The main event features 43-year-old Brazilian ex-champion Glover Teixeira against Jamahal Hill in a matchup for the vacant light heavyweight belt. Every fight on the main card features a Brazilian contender, including welterweight Gilbert Burns, flyweight Jessica Andrade and light heavyweight Johnny Walker.

The undercard is headlined by Brazilian former light heavyweight champ Maurício “Shogun” Rua, who claims he will retire after this fight with Ihor Potieria.

But the most compelling matchup on the card is the one with the most history. Moreno and Figueiredo both realize they have little chance of surprising each other after three bouts, so the winner will need to capitalize on his strengths.

“He’s the same guy with a lot of power in the right hand, trying to be a bully,” Moreno said. “Brandon Moreno is the same guy with the amazing cardio, with the speed, with the volume of punches. I think we can’t change that.”

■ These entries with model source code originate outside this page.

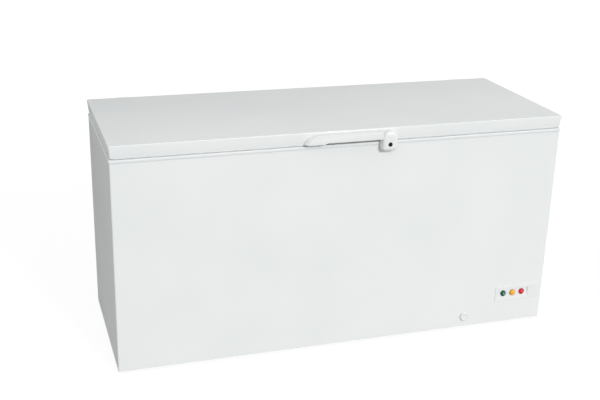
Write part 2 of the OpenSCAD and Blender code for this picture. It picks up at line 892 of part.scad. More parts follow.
plug_low = [-mouth_x + plug_in, mouth_front + plug_in, lid_low - plug_depth];
plug_high = [mouth_x - plug_in, mouth_rear - plug_in, lid_low];

module grip_screw_points() {
  for (x = grip_screw_x) translate([x, lid_front, grip_screw_z]) children();
}

module lid_skin() {
  color("#eef0f0") difference() {
    lid_form(0);
    difference() {
      lid_form(lid_sheet);
      block([-far, -far, lid_top - lid_sheet], [far, far, far]);
    }
    grip_screw_points() rotate([90, 0, 0]) cylinder(r = screw_hole, h = 30, center = true);
    leaf_screw_points() rotate([90, 0, 0]) cylinder(r = screw_hole, h = 10, center = true);
  }
}

module lid_foam() {
  color("#efe2a8") difference() {
    union() {
      intersection() {
        lid_form(lid_sheet);
        block([-far, -far, lid_low + lid_liner_t], [far, far, far]);
      }
      block(plug_low + [lid_liner_t, lid_liner_t, lid_liner_t], plug_high + [-lid_liner_t, -lid_liner_t, 5]);
    }
    grip_screw_points() rotate([90, 0, 0]) cylinder(r = screw_hole, h = 50, center = true);
    leaf_screw_points() rotate([90, 0, 0]) cylinder(r = screw_hole, h = 24, center = true);
  }
}

// Formed plastic sheet under the lid, with a shallow plug that fits the mouth
module lid_liner() {
  t = lid_liner_t;
  x = rim_x - lid_draft - lid_sheet;
  color("#f1f2f2") difference() {
    union() {
      block([-x, lid_front + lid_draft + lid_sheet, lid_low], [x, lid_back - lid_sheet, lid_low + t]);
      block(plug_low, plug_high + [0, 0, eps]);
    }
    block(plug_low + [t, t, t], plug_high + [-t, -t, 5]);
  }
}

// Magnetic seal around the plug
module lid_gasket() {
  x = side_x - 10;
  y0 = front_y + 8;
  y1 = rear_y - 2;
  w = gasket_w;
  z0 = rim_top + gasket_clear;
  color("#d5d9db") difference() {
    block([-x, y0, z0], [x, y1, lid_low]);
    block([-x + w, y0 + w, z0 - 1], [x - w, y1 - w, lid_low + 1]);
    difference() {
      block([-x - 1, y0 - 1, z0 + 2], [x + 1, y1 + 1, z0 + 3.5]);
      block([-x + 3, y0 + 3, z0 - 1], [x - 3, y1 - 3, lid_low + 1]);
    }
  }
}

// ---------- handle and lock ----------

// Front outline of the handle, in X and Z
module handle_outline() {
  cx = handle_left + handle_arc;
  cz = handle_top - handle_arc;
  translate([cx, handle_low]) square([handle_right - cx, handle_top - handle_low]);
  intersection() {
    translate([cx, cz]) circle(handle_arc);
    translate([handle_left - 1, handle_low]) square([handle_arc + 2, handle_arc]);
  }
}

// Pull handle: a hood over a pocket that opens downwards
module handle() {
  y0 = lid_front - handle_proud;
  color("#f2f4f4") difference() {
    along_y(y0, lid_front + lid_draft + 2) handle_outline();
    lid_form(0);
    block([grip_x0, y0 + grip_wall, 0], [grip_x1, 0, handle_top - grip_roof]);
    block([grip_x0, -far, 0], [grip_x1, 0, grip_low]);
  }
}

module handle_screws() {
  color("#8d9194") grip_screw_points() rotate([90, 0, 0]) screw(12);
}

// Front outline of the lock housing, in X and Z
module housing_outline(inset) {
  round_rect(
    [handle_right + inset, housing_low + inset], [housing_x1 - inset, handle_top - inset], housing_r - inset
  );
}

// Lock housing: open behind, with a notch below for the strike to pass
module lock_housing() {
  color("#f2f4f4") difference() {
    along_y(housing_face, lid_front + lid_draft + 2) housing_outline(0);
    lid_form(0);
    block([0, housing_back, 0], [far, 0, lid_low]);
    along_y(housing_face + housing_wall, 0) intersection() {
      housing_outline(housing_wall);
      translate([0, housing_low]) square([far, lid_low - housing_low - 0.5]);
    }
    block([strike_x0 - 4, housing_notch, 0], [strike_x1 + 4, 0, housing_low + 20]);
    translate([lock_x, 0, lock_z]) rotate([90, 0, 0]) cylinder(r = lock_r + 0.05, h = far);
  }
}

// Lock barrel with its key slot
module lock_cylinder() {
  color("#17181a") translate([lock_x, cam_y, lock_z]) rotate([90, 0, 0]) difference() {
    cylinder(r = lock_r, h = cam_y - lock_y);
    translate([0, 0, cam_y - lock_y - 8]) block([-1, -4, 0], [1, 4, 20]);
  }
}

// Cam on the back of the barrel, whose tongue swings under the strike
module lock_cam() {
  color("#8d9194") along_y(cam_y, cam_y + cam_t) {
    translate([lock_x, lock_z]) circle(7);
    translate([lock_x - tongue_w / 2, lock_z - tongue_l]) square([tongue_w, tongue_l]);
  }
}

module strike_screw_points() {
  for (x = [strike_x0 + 3.5, strike_x1 - 3.5]) translate([x, rim_front, lock_z - 2]) children();
}

// Bent plate on the rim, whose lip holds the cam's tongue down
module lock_strike() {
  color("#b4b8ba") difference() {
    union() {
      block([strike_x0, rim_front - 1.2, panel_top + 1], [strike_x1, rim_front, strike_top]);
      block([strike_x0, strike_lip, strike_top - 2], [strike_x1, rim_front, strike_top]);
    }
    strike_screw_points() rotate([90, 0, 0]) cylinder(r = 1.2, h = 8, center = true);
  }
}

module strike_screws() {
  color("#8d9194") strike_screw_points() rotate([90, 0, 0]) {
    translate([0, 0, 1.2]) cylinder(r = 2.2, h = 1.2);
    translate([0, 0, 0.1 - reveal]) cylinder(r = 1.1, h = reveal + 1.2);
  }
}

// ---------- basket ----------

// Hanging basket, open at the top, with four hooks that rest on the liner's ledges
module wire_basket() {
  t = basket_t;
  low = [basket_x0, basket_y0, basket_z0];
  high = [basket_x1, basket_y1, basket_top];
  color("#dfe3e5") {
    difference() {
      block(low, high);
      block(low + [t, t, t], high + [-t, -t, 1]);
    }
    for (x = [basket_x0 + hook_in, basket_x1 - hook_in - hook_w]) {
      block([x, tub_front - ledge_w + 2, basket_top - 4], [x + hook_w, basket_y0 + eps, basket_top]);
      block([x, basket_y1 - eps, basket_top - 4], [x + hook_w, tub_rear + ledge_w - 2, basket_top]);
    }
  }
}

outer_wrap();
rear_panel();
bottom_pan();
cabinet_foam();
inner_liner();
top_rim();
room_partition();
evaporator_tube();
condenser_tube();
base_rails();
feet();
foot_screws();
compressor_plate();
compressor();
compressor_grommets();
compressor_bolts();
terminal_cover();
filter_drier();
discharge_pipe();
suction_pipe();
side_grille();
rear_cover();
rear_cover_screws();
cord_gland();
control_panel();
green_lamp();
super_freeze_button();
red_lamp();
lamp_module();
thermostat();
thermostat_knob();
drain_tube();
drain_cap();
drain_stopper();
hinge_bracket_left();
hinge_bracket_right();
hinge_pin_left();
hinge_pin_right();
hinge_spring_left();
hinge_spring_right();
bracket_screws();
lock_strike();
strike_screws();
lid_skin();
lid_foam();
lid_liner();
lid_gasket();
hinge_leaf_left();
hinge_leaf_right();
hinge_cover_left();
hinge_cover_right();
leaf_screws();
handle();
handle_screws();
lock_housing();
lock_cylinder();
lock_cam();
wire_basket();
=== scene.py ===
import json
import math

import bmesh
import bpy
from mathutils import Matrix, Vector


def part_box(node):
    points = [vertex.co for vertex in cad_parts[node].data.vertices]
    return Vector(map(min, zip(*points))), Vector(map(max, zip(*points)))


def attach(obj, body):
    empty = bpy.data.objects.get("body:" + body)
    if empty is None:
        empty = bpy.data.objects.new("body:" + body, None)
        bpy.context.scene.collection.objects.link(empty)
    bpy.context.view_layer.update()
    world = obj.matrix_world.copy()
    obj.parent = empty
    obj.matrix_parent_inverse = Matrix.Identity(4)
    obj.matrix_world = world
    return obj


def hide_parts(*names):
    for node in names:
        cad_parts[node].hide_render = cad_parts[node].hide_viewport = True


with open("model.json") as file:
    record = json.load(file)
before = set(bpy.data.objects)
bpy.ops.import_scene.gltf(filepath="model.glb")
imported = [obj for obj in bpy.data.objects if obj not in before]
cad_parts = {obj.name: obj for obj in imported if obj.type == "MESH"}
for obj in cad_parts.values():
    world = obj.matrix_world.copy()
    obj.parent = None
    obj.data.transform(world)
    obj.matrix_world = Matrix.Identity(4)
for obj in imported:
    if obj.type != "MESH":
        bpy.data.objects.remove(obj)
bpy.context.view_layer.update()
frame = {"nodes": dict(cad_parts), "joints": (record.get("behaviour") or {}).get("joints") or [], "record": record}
NODES = frame["nodes"]
BODY_OF = {n: b for b, ns in frame["record"]["behaviour"]["bodies"].items() for n in ns}
SLOT_OF = {p["node"]: p["material_slot"] for p in frame["record"]["subparts"]}
JOINTS = {j["name"]: j for j in frame["joints"]}
MM = 0.001


# ---------- camera, floor and lights ----------

CAMERA_AT = (-1.2163, -3.4502, 1.8423)
CAMERA_TURN = (69.587, -1.347, -17.655)
LENS_MM = 59.02

camera = bpy.data.objects.new("camera", bpy.data.cameras.new("camera"))
camera.data.sensor_width = 36
camera.data.lens = LENS_MM
camera.data.clip_end = 200
camera.location = CAMERA_AT
camera.rotation_euler = [math.radians(a) for a in CAMERA_TURN]
bpy.context.scene.collection.objects.link(camera)
bpy.context.scene.camera = camera


def soft_sun(name, azimuth, elevation, strength, width, colour=(1, 1, 1)):
    """A far, wide studio light. Azimuth 0 is in front and 90 to the right, in degrees."""
    data = bpy.data.lights.new(name, "SUN")
    data.energy = strength
    data.angle = math.radians(width)
    data.color = colour
    a, e = math.radians(azimuth), math.radians(elevation)
    direction = Vector((math.sin(a) * math.cos(e), -math.cos(a) * math.cos(e), math.sin(e)))
    light = bpy.data.objects.new(name, data)
    light.location = direction * 5
    light.rotation_euler = direction.to_track_quat("Z", "Y").to_euler()
    bpy.context.scene.collection.objects.link(light)
    return light


soft_sun("key", 18, 26, 1.75, 12)

# The studio's walls, floor and ceiling, as soft lobes of light: (direction, strength)
LOBES = {
    "left": ((-1, 0, 0), .82),
    "right": ((1, 0, 0), .7),
    "front": ((0, -1, 0), .24),
    "back": ((0, 1, 0), .03),
    "up": ((0, 0, 1), .5),
    "down": ((0, 0, -1), .02),
}


def studio_world(lobes, tint):
    made = bpy.data.worlds.new("studio")
    made.use_nodes = True
    tree = made.node_tree
    where = tree.nodes.new("ShaderNodeTexCoord").outputs["Generated"]
    total = None
    for direction, strength in lobes.values():
        facing = tree.nodes.new("ShaderNodeVectorMath")
        facing.operation = "DOT_PRODUCT"
        facing.inputs[1].default_value = direction
        tree.links.new(where, facing.inputs[0])
        lobe = tree.nodes.new("ShaderNodeMapRange")
        lobe.inputs["To Max"].default_value = strength
        tree.links.new(facing.outputs["Value"], lobe.inputs["Value"])
        if total is None:
            total = lobe.outputs["Result"]
            continue
        added = tree.nodes.new("ShaderNodeMath")
        tree.links.new(total, added.inputs[0])
        tree.links.new(lobe.outputs["Result"], added.inputs[1])
        total = added.outputs["Value"]
    background = tree.nodes["Background"]
    background.inputs["Color"].default_value = (*tint, 1)
    tree.links.new(total, background.inputs["Strength"])
    return made


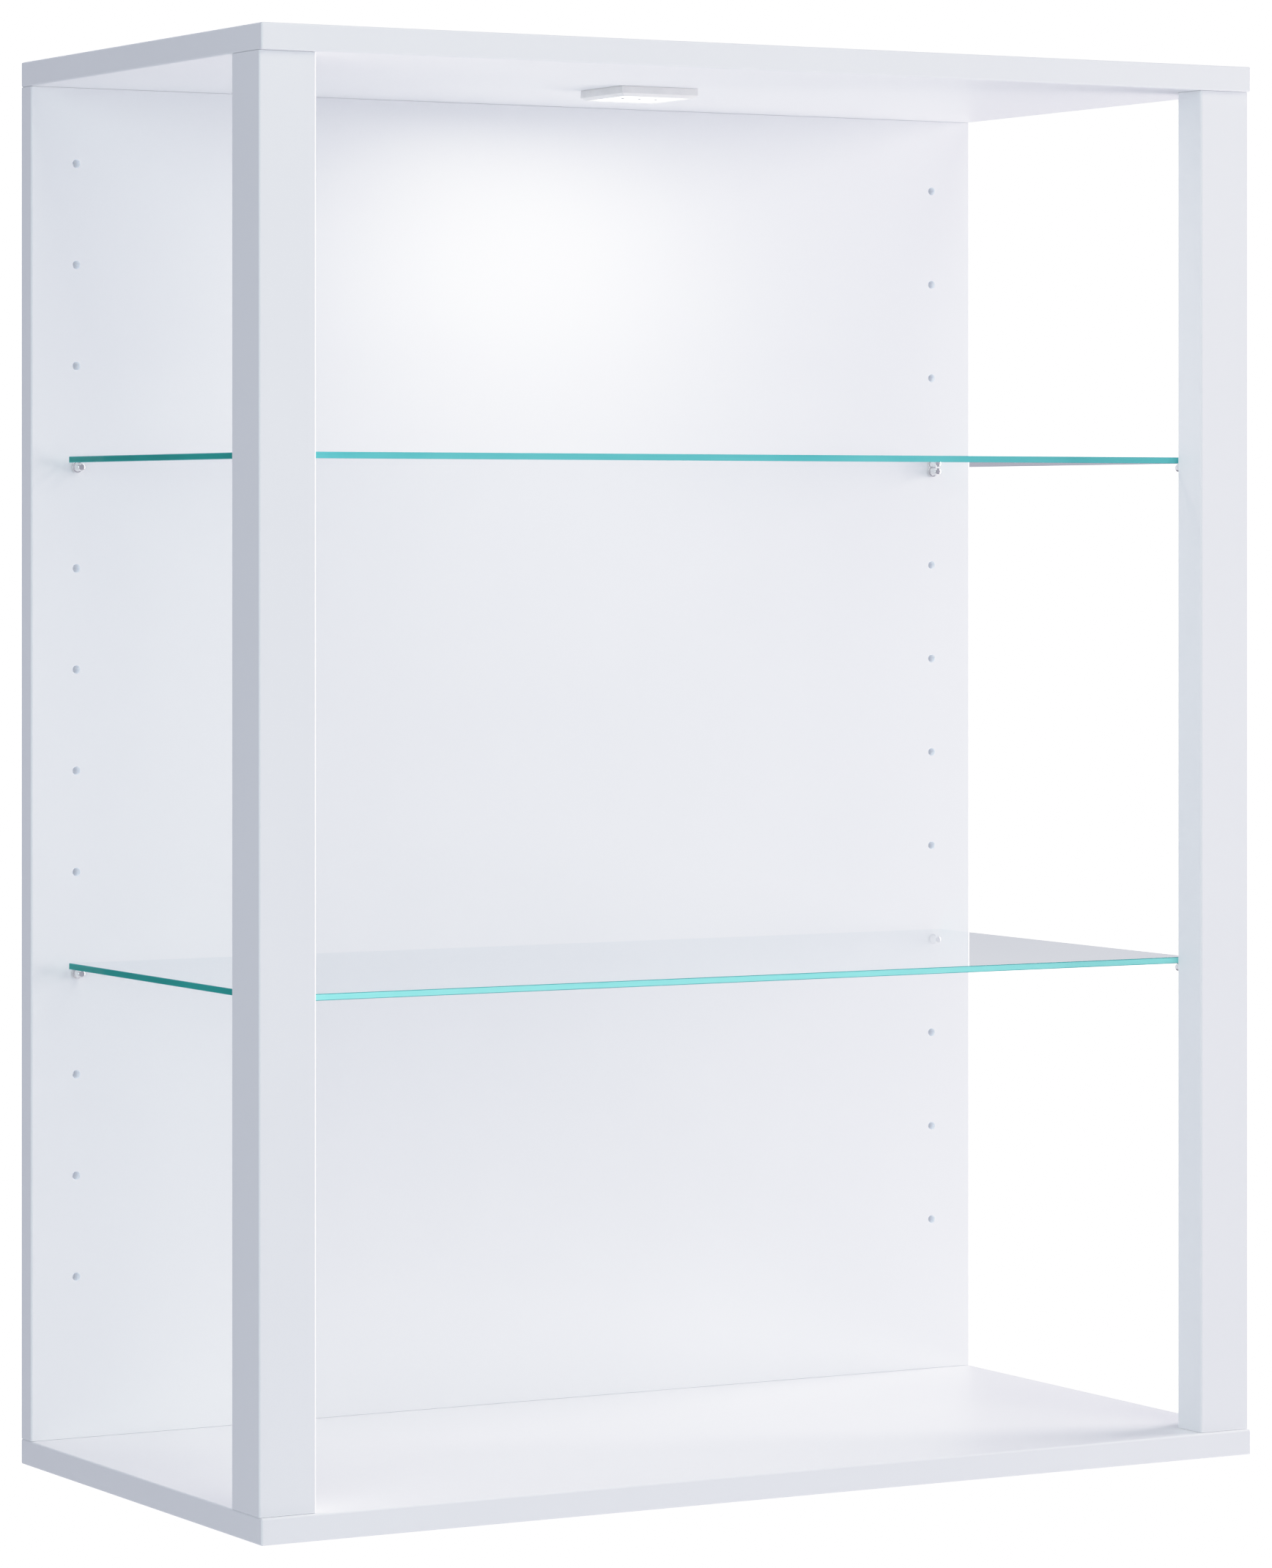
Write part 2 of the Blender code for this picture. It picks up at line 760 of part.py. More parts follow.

Their first three fights were uniformly exciting, but ultimately decided nothing. After they fought to a thrilling majority draw in December 2020 in Las Vegas, Moreno finished Figueiredo with a rear naked choke in the rematch before Figueiredo won a decision in the third bou t last January in Anaheim.

Figueiredo injured both of his hands in that victory, and the UFC annoyed him by awarding an interim flyweight title belt during his injury recovery. Moreno won that temporary strap, stopping Kai Kara-France last summer.

Moreno’s training for the fourth bout was interrupted last month when his new coach, James Krause, was prohibited from training fighters for UFC competition amid an investigation into a suspicious result in a bout involving another one of Krause’s students in November.

Moreno continued his training camp with the rest of his team in Las Vegas, and he emerged ready to continue this remarkable rivalry in front of the most hostile crowd he has ever faced. To a competitor like Moreno, it’s a thrill.

“I try not to think too much about it, but it’s a lot of pressure,” Moreno said. “It’s for the belt. It’s in a different country. I’m just ready to get going. It’s going to be fun.”